Ma prima delle nuove elezioni fissate per il 2006, si svolse una feroce campagna mediatico-giudiziaria contro il Cavaliere si sostenne che era stato il principe dei corruttori condizionando i magistrati di Roma per diversi casi importanti. I processi iniziati in quel periodo a poco a poco deperirono e si estinsero senza conseguenze, ma il marchio fu ostentato dalla stampa avversaria e dai critici feroci dell’opposizione anche per questo motivo le elezioni del 2006 le vinse ancora una volta Prodi. Ma il suo governo nacque debole e crebbe rachitico anche per la presenza nella maggioranza di esponenti della sinistra movimentista ed extra parlamentare. L’azione di Prodi osteggiato dai suoi stessi ministri fu disastrosa e diede l’impressione di non essere adeguata a risolvere i problemi del Paese.

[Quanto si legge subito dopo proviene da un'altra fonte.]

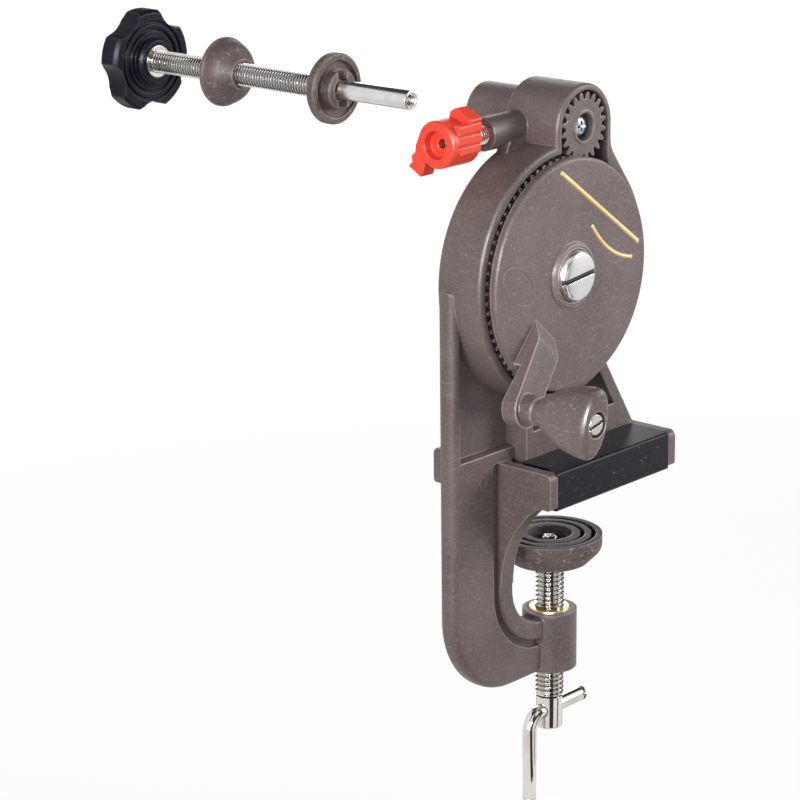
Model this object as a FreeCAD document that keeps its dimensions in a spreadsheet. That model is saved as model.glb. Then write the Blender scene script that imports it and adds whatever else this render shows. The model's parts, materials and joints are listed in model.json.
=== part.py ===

Nel 2008 la rivincita del Cavaliere fu piena e clamorosa, dando a Berlusconi una maggioranza mai registrata in epoca repubblicana. La crisi globale ha consumato i crediti di fiducia e i meriti, che pure ci sono stati dell’azione di governo. Ieri l’uomo di Arcore è stato costretto alle dimissioni e molti sostengono che la sua stella sia definitivamente tramontata, ma è facile ingannarsi Berlusconi è risorto più volte dalle sue stesse ceneri nonostante le intercettazioni e il gossip violento. Non è escluso che per lui si debba riesumare il nomignolo col quale si indicava Amintore Fanfani: il «rieccolo», che il leader democristiano si era meritato per ritornare sempre in piedi e in vista dopo che tutti l’avevano dato per spacciato.
Ieri il presidente del consiglio è salito al Quirinale a presentare le sue dimissioni.
Molti sostengono che gli succederà come premier Mario Monti, ma la situazione per l’economista non è tanto facile. La sinistra è sempre divisa, così come è diviso il Pdl, ma è probabile che l’ipotesi del governo tecnico non possa essere realizzata.
Perché in Italia nulla è più definitivo del provvisorio e un governo che durasse a lungo senza la legittimazione popolare costituirebbe un salto all’indietro, ai tempi della Prima Repubblica trionfante.